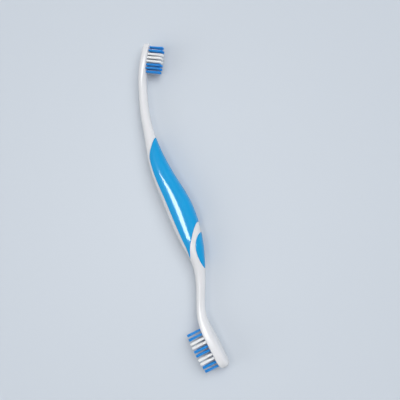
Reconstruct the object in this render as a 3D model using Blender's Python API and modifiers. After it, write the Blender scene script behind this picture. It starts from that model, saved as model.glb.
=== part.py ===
"""Double-ended pet toothbrush, lying on its side.

A rigid white moulding carries a large brush head at one end and a small one at the other,
on opposite sides. Two soft blue mouldings fill recesses in its thick handle, and each tuft
of bristles stands in a blind hole of its own.

The long axis is X, with the small head at +X. The brush is the same on both sides of the
plane half way up, so the S of its handle lies in the XY plane. Z is up, and the handle
rests on the flat of its grip at Z = 0. Lengths below are in millimetres.
"""

import math

import bmesh
import bpy
import numpy as np
from mathutils import Matrix, Vector

MM = 0.001

# The middle of the whole brush's box, in the coordinates that its stations are given in.
MIDDLE_X = -0.70
MIDDLE_Y = 4.67

# White moulding: stations along the handle, from the large head's tip to the small one's.
# x, y of the centre line, thickness in the plane of the S, width across it, and how square
# the section is on its +Y and -Y sides (2 is an ellipse, 7 is nearly flat).
STATIONS = (
    (-111.3, -1.5, 5.7, 12.0, 7.0, 2.8),
    (-104.0, 0.4, 6.2, 12.7, 7.0, 2.8),
    (-94.0, 2.9, 6.4, 13.0, 7.0, 2.8),
    (-85.0, 5.3, 6.4, 11.8, 6.0, 2.6),
    (-77.0, 6.6, 6.2, 8.6, 3.2, 2.2),
    (-70.0, 6.1, 5.8, 6.5, 2.2, 2.0),
    (-60.0, 3.75, 6.0, 6.4, 2.0, 2.0),
    (-50.0, 1.6, 6.9, 7.2, 2.0, 2.0),
    (-42.0, 0.6, 8.4, 8.8, 2.1, 2.1),
    (-34.0, 0.7, 11.5, 11.0, 2.2, 2.2),
    (-24.0, 1.6, 15.2, 13.2, 2.3, 2.3),
    (-12.0, 3.1, 17.5, 14.7, 2.3, 2.3),
    (-2.0, 4.7, 17.8, 15.0, 2.3, 2.3),
    (8.0, 7.0, 16.4, 14.6, 2.3, 2.3),
    (20.0, 10.1, 14.2, 13.4, 2.3, 2.3),
    (32.0, 12.3, 11.8, 11.6, 2.2, 2.2),
    (44.0, 13.2, 8.6, 9.0, 2.1, 2.1),
    (54.0, 13.4, 6.9, 7.3, 2.0, 2.0),
    (66.0, 13.0, 6.3, 6.4, 2.0, 2.0),
    (80.0, 10.9, 5.8, 6.0, 2.0, 2.0),
    (90.0, 8.8, 5.7, 6.9, 2.0, 2.6),
    (97.0, 6.25, 5.3, 8.9, 2.4, 5.0),
    (104.0, 3.0, 4.9, 10.0, 2.8, 7.0),
    (111.0, -0.35, 4.6, 9.6, 2.8, 7.0),
)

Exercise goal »
From the top of the listing above, restate each line word for word up to and including the line with "from mathutils import Matrix, Vector"; add nothing else.

Exercise response »
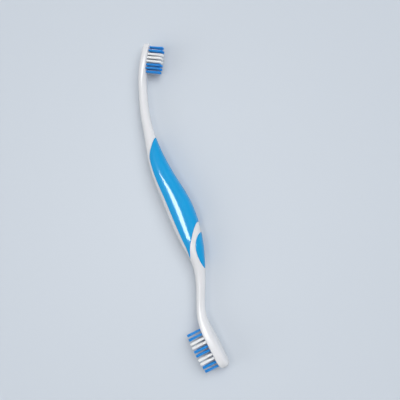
Reconstruct the object in this render as a 3D model using Blender's Python API and modifiers. After it, write the Blender scene script behind this picture. It starts from that model, saved as model.glb.
=== part.py ===
"""Double-ended pet toothbrush, lying on its side.

A rigid white moulding carries a large brush head at one end and a small one at the other,
on opposite sides. Two soft blue mouldings fill recesses in its thick handle, and each tuft
of bristles stands in a blind hole of its own.

The long axis is X, with the small head at +X. The brush is the same on both sides of the
plane half way up, so the S of its handle lies in the XY plane. Z is up, and the handle
rests on the flat of its grip at Z = 0. Lengths below are in millimetres.
"""

import math

import bmesh
import bpy
import numpy as np
from mathutils import Matrix, Vector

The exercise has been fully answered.